DIRECTIONS
Output the lines below exactly, please, from the first line until the line with "# The bends", counting both.

==== PROVIDED MATERIAL

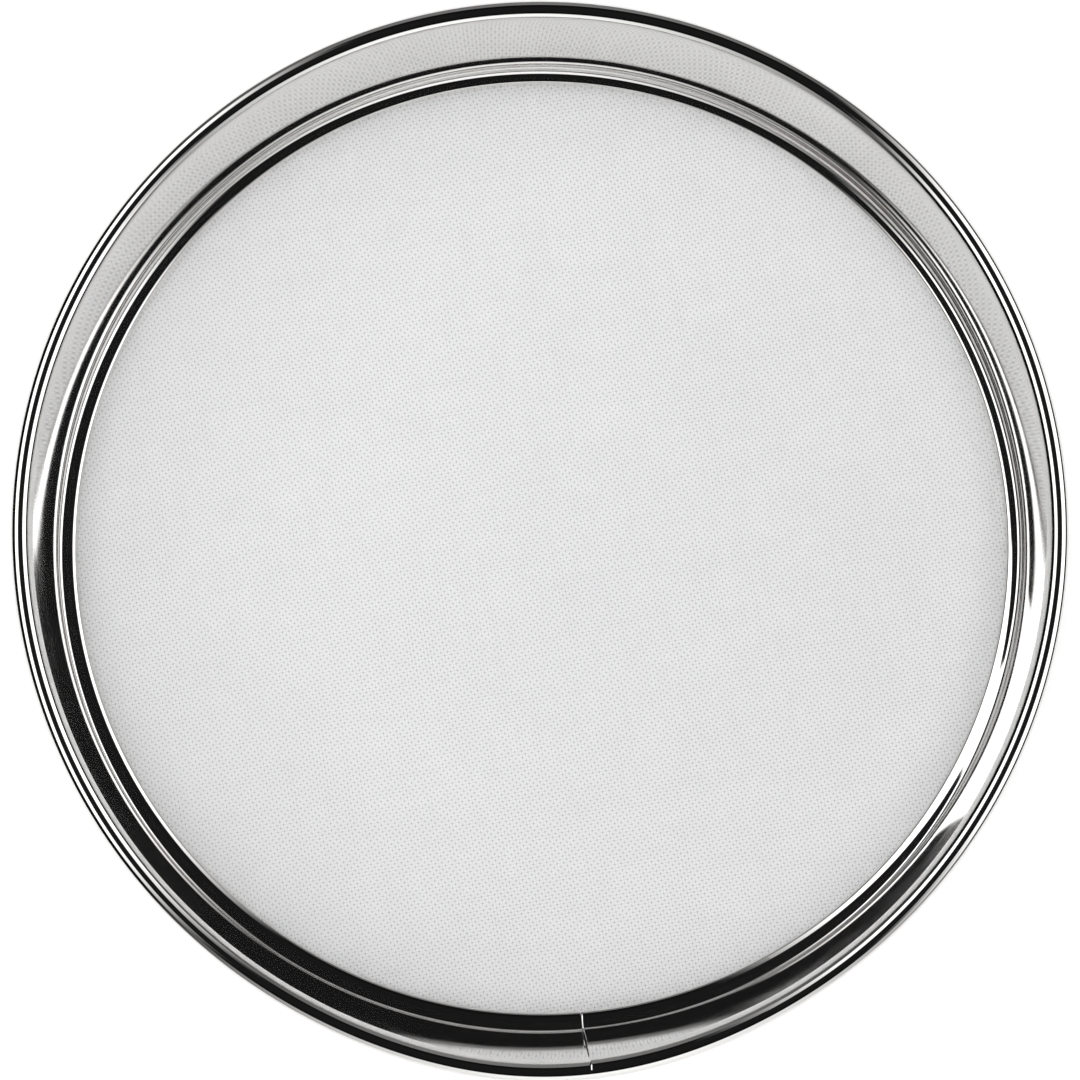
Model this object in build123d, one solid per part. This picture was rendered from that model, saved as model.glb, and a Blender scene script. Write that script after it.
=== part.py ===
from build123d import *
import os
from math import ceil, cos, degrees, pi, radians, sin, sqrt

# A tamis: a drum sieve with a sheet-steel band and a flat woven cloth near its foot.
# Millimetres, +Z up, origin on the table at the drum's axis, lap seam at the front (-Y).
# The bends of the sheet and the wires are drawn in flats, fine enough for fit and weight.

# Drum as a whole
rim_outer_diameter = 300.0
drum_height = 70.0
sheet_thickness = 0.6
fit_clearance = 0.1

# Rim: the sheet's top edge rolled outwards round a wire
rim_roll_diameter = 5.7
rim_roll_turn = 315.0
rim_wire_diameter = 3.6

# Bead: pressed inwards all round, low on the wall, as a flat ledge with a round nose
bead_depth = 4.9
bead_height = 2.8
upper_fillet = 1.8
lower_fillet = 1.2

# Foot: the sheet's bottom edge rolled inwards, with a flat to stand on
foot_roll_height = 3.6
foot_flat_width = 0.9
foot_edge_gap = 0.3

# Lap seam: the inner end of the sheet lies over the outer end, then runs out into the band
lap_length = 12.0
lap_runout_length = 24.0
lap_runout_step = 0.08
lap_azimuth = 274.8

# Hoop that holds the cloth up against the bead
mesh_hoop_diameter = 3.0

# Butt gaps between the two ends of each wire hoop
wire_butt_gap = 1.0
rim_wire_butt_azimuth = 171.3
mesh_hoop_butt_azimuth = 95.0

# Cloth: its pitch is coarser than the real one, with the same metal in its lands
cloth_thickness = 0.6
cloth_pitch = 19.0
real_cloth_pitch = 1.0
real_cloth_wire_diameter = 0.3
cloth_turn = 9.5
smallest_gap_share = 0.12

# Flats in each bend
rim_roll_flats = 7
bead_quarter_flats = 2
fillet_flats = 1
foot_bend_flats = 2
foot_fold_flats = 3
wire_flats = 6
lap_runout_flats = 3

# A turn all the way round
full_turn = 360.0

# Radii and heights that follow from the sizes above
rim_roll_radius = rim_roll_diameter / 2
wall_inner_radius = rim_outer_diameter / 2 - rim_roll_diameter
wall_top = drum_height - rim_roll_radius
foot_roll_radius = foot_roll_height / 2
foot_arc_radius = wall_inner_radius + sheet_thickness - foot_roll_radius
foot_inner_arc_radius = foot_arc_radius - foot_flat_width
mesh_hoop_radius = wall_inner_radius - fit_clearance - mesh_hoop_diameter / 2
mesh_hoop_height = foot_roll_height + fit_clearance + mesh_hoop_diameter / 2
cloth_bottom = mesh_hoop_height + mesh_hoop_diameter / 2 + fit_clearance
cloth_top = cloth_bottom + cloth_thickness
cloth_radius = wall_inner_radius - lower_fillet
bead_nose_radius = bead_height / 2
bead_bottom = cloth_top + fit_clearance
bead_top = bead_bottom + bead_height

# Centres of the section's bends, as (radius, height)
rim_centre = (wall_inner_radius + rim_roll_radius, wall_top)
bead_nose_centre = (wall_inner_radius - bead_depth + bead_nose_radius, bead_bottom + bead_nose_radius)
upper_fillet_centre = (wall_inner_radius - upper_fillet, bead_top + upper_fillet)
lower_fillet_centre = (wall_inner_radius - lower_fillet, bead_bottom - lower_fillet)
foot_outer_centre = (foot_arc_radius, foot_roll_radius)
foot_inner_centre = (foot_inner_arc_radius, foot_roll_radius)


def bend(centre, radius, start, turn, flats):
    """The corners of a bend in flats, from a start angle through a signed turn, in degrees."""
    angles = [radians(start + turn * step / flats) for step in range(flats + 1)]
    return [(centre[0] + radius * cos(angle), centre[1] + radius * sin(angle)) for angle in angles]


def rim_surface(depth):
    """The rolled rim at a depth below the sheet's inside face, from its raw edge to the wall."""
    return bend(rim_centre, rim_roll_radius - depth, 180 - rim_roll_turn, rim_roll_turn, rim_roll_flats)


def wall_surface(depth):
    """The wall and the upper half of the bead, to the tip of its nose."""
    fillet = bend(upper_fillet_centre, upper_fillet + depth, 0, -90, fillet_flats)
    nose = bend(bead_nose_centre, bead_nose_radius - depth, 90, 90, bead_quarter_flats)
    return [(wall_inner_radius + depth, wall_top)] + fillet + nose


def skirt_surface(depth):
    """The lower half of the bead, the skirt and the rolled foot, to its raw edge."""
    roll = foot_roll_radius - sheet_thickness + depth
    nose = bend(bead_nose_centre, bead_nose_radius - depth, 180, 90, bead_quarter_flats)
    fillet = bend(lower_fillet_centre, lower_fillet + depth, 90, -90, fillet_flats)
    outer_bend = bend(foot_outer_centre, roll, 0, -90, foot_bend_flats)
    fold = bend(foot_inner_centre, roll, 270, -180, foot_fold_flats)
    raw_edge = (wall_inner_radius - foot_edge_gap, foot_roll_radius + roll)
    return nose + fillet + outer_bend + fold + [raw_edge]


def whole_surface(depth):
    return rim_surface(depth) + wall_surface(depth)[1:] + skirt_surface(depth)[1:]


def sheet_section(surface, near, far):
    """The face between two depths of a surface, in the XZ plane."""
    return Plane.XZ * make_face(Polyline(surface(near) + surface(far)[::-1], close=True))


def turned(face, start, sweep):
    """A face in the XZ plane, carried round the drum's axis."""
    return revolve(Rot(0, 0, start) * face, axis=Axis.Z, revolution_arc=sweep)


def make_drum_band():
    band = turned(sheet_section(whole_surface, 0, sheet_thickness), lap_azimuth, full_turn)
    lap_turn = degrees(lap_length / wall_inner_radius)
    runout_turn = degrees(lap_runout_length / wall_inner_radius)
    buried = sheet_thickness / 2
    lap = turned(sheet_section(wall_surface, -sheet_thickness, buried), lap_azimuth, lap_turn)
    stations = []
    for step in range(lap_runout_flats + 1):
        share = step / lap_runout_flats
        proud = sheet_thickness + share * (lap_runout_step - sheet_thickness)
        section = sheet_section(wall_surface, -proud, buried)
        stations.append(Rot(0, 0, lap_azimuth + lap_turn + share * runout_turn) * section)
    return band + lap + loft(stations, ruled=True)


def make_wire_hoop(centre, diameter, butt_azimuth):
    """A wire bent to a hoop, with a small gap where its ends meet."""
    gap = degrees(wire_butt_gap / centre[0])
    section = Plane.XZ * (Pos(*centre) * RegularPolygon(diameter / 2, wire_flats))
    return turned(section, butt_azimuth + gap / 2, full_turn - gap)


def make_sieve_mesh():
    """One holed disc whose square gaps stand for the woven ones."""
    real_metal = 2 * (pi * real_cloth_wire_diameter**2 / 4) / real_cloth_pitch
    open_share = 1 - real_metal / cloth_thickness
    gap = cloth_pitch * sqrt(open_share)
    open_radius = wall_inner_radius - bead_depth
    across = 2 * ceil(open_radius / cloth_pitch) + 1
    squares = Rot(0, 0, cloth_turn) * GridLocations(cloth_pitch, cloth_pitch, across, across)
    near = [place for place in squares if place.position.length < open_radius + gap]
    holes = Sketch() + [place * Rectangle(gap, gap) for place in near]
    holes = Circle(open_radius) & holes
    kept = [hole for hole in holes.faces() if hole.area > smallest_gap_share * gap**2]
    print("gaps in the cloth:", len(kept))
    cloth = Circle(cloth_radius) - kept
    return Pos(0, 0, cloth_bottom) * extrude(cloth, cloth_thickness)


parts = {
    "drum_band": make_drum_band(),
    "rim_wire": make_wire_hoop(rim_centre, rim_wire_diameter, rim_wire_butt_azimuth),
    "mesh_hoop": make_wire_hoop((mesh_hoop_radius, mesh_hoop_height), mesh_hoop_diameter, mesh_hoop_butt_azimuth),
    "sieve_mesh": make_sieve_mesh(),
}

os.makedirs("parts", exist_ok=True)
for name, part in parts.items():
    export_step(part, f"parts/{name}.step")
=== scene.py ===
import bpy
from collections import namedtuple
from math import ceil, cos, degrees, pi, radians, sin
from mathutils import Matrix, Vector


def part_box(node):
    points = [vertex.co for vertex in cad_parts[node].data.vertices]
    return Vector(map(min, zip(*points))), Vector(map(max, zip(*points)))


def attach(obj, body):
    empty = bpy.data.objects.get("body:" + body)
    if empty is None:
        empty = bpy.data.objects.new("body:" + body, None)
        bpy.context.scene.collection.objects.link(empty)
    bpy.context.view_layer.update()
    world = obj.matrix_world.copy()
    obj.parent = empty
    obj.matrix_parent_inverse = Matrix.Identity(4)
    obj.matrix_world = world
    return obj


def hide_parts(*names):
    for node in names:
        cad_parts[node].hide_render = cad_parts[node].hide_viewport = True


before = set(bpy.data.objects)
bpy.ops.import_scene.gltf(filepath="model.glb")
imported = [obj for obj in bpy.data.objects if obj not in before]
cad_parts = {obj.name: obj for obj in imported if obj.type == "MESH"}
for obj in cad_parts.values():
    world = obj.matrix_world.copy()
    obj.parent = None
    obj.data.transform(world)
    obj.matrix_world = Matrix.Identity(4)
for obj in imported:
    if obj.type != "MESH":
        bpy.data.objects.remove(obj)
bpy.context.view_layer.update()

# Lengths in metres and azimuths in degrees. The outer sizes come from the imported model
mm = 0.001
band_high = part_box("drum_band")[1]
hoop_low, hoop_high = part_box("mesh_hoop")
cloth_low, cloth_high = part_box("sieve_mesh")
rim_outer_radius = band_high.x
drum_height = band_high.z

# Sheet: rolled rim, wall, bead and rolled foot
sheet_thickness = 0.6 * mm
rim_roll_radius = 2.85 * mm
rim_roll_turn = 315.0
bead_depth = 4.9 * mm
bead_thickness = 3.1 * mm
tip_turn = 60.0
lower_fillet = 1.2 * mm
foot_roll_radius = 1.8 * mm
foot_flat_width = 0.9 * mm
foot_edge_gap = 0.3 * mm
wall_radius = rim_outer_radius - 2 * rim_roll_radius
bead_clearance = 0.1 * mm
bead_bottom = cloth_high.z + bead_clearance
bead_top = bead_bottom + bead_thickness
rim_height = drum_height - rim_roll_radius

# How finely the section's bends and runs are drawn, and the band all round
rim_steps = 44
wall_steps = 12
fillet_steps = 16
crown_steps = 12
tip_steps = 10
under_tip_steps = 8
foot_bend_steps = 6
foot_fold_steps = 10
band_segments = 370

# Lap seam at the front: the inner end stands proud by a step, leans a little and then runs out
lap_azimuth = 274.8
lap_length = 12.0 * mm
lap_runout = 60.0 * mm
lap_step = 0.4 * mm
lap_end_step = -0.05 * mm
lap_sink = 0.03 * mm
lap_slant_turn = 0.6
lap_slant_height = 50.0 * mm
lap_slant = radians(lap_slant_turn) / lap_slant_height
lap_segments = 96
past_crown_share = 0.3

# Wire hoops
hoop_points = 361
hoop_sides = 24
rim_wire_diameter = 3.6 * mm
rim_wire_azimuth = 171.3
mesh_hoop_diameter = 3.0 * mm
mesh_hoop_azimuth = 95.0
wire_butt_gap = 1.0 * mm

# The cloth, woven in four bands each way
wire_pitch = 1.0 * mm
wire_thickness = 0.3 * mm
wire_sides = 4
cloth_turn = 9.5
inner_band_lines = 40

# Painted light on the cloth: the brightness of a warp and a weft wire where it passes over and where it
# passes under, with a painted glint where a warp wire lies on top and painted shade where a weft wire
# does, which makes the cloth's diagonal shimmer, with faint streaks along the wires that are partly uneven
# wire and partly painted sheen
over_painted_light = (1.0, 0.66)
under_painted_light = (0.68, 1.0)
streak_length = 40.0 * mm
streak_step = 0.45
streak_depth = 0.16
streak_detail = 1.0
woven_metallic = 0.3
woven_roughness = 0.45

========

TASK RESPONSE
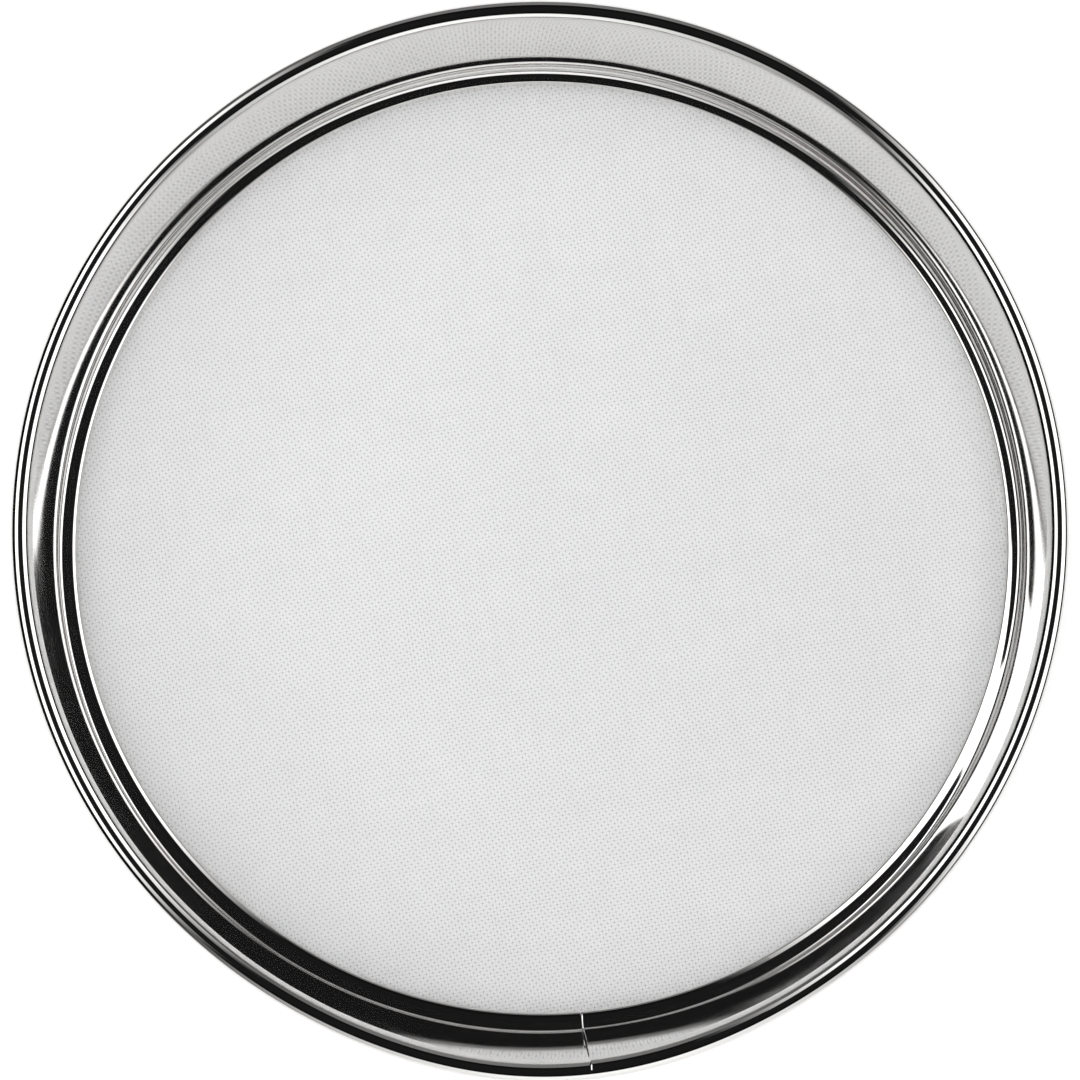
Model this object in build123d, one solid per part. This picture was rendered from that model, saved as model.glb, and a Blender scene script. Write that script after it.
=== part.py ===
from build123d import *
import os
from math import ceil, cos, degrees, pi, radians, sin, sqrt

# A tamis: a drum sieve with a sheet-steel band and a flat woven cloth near its foot.
# Millimetres, +Z up, origin on the table at the drum's axis, lap seam at the front (-Y).
# The bends of the sheet and the wires are drawn in flats, fine enough for fit and weight.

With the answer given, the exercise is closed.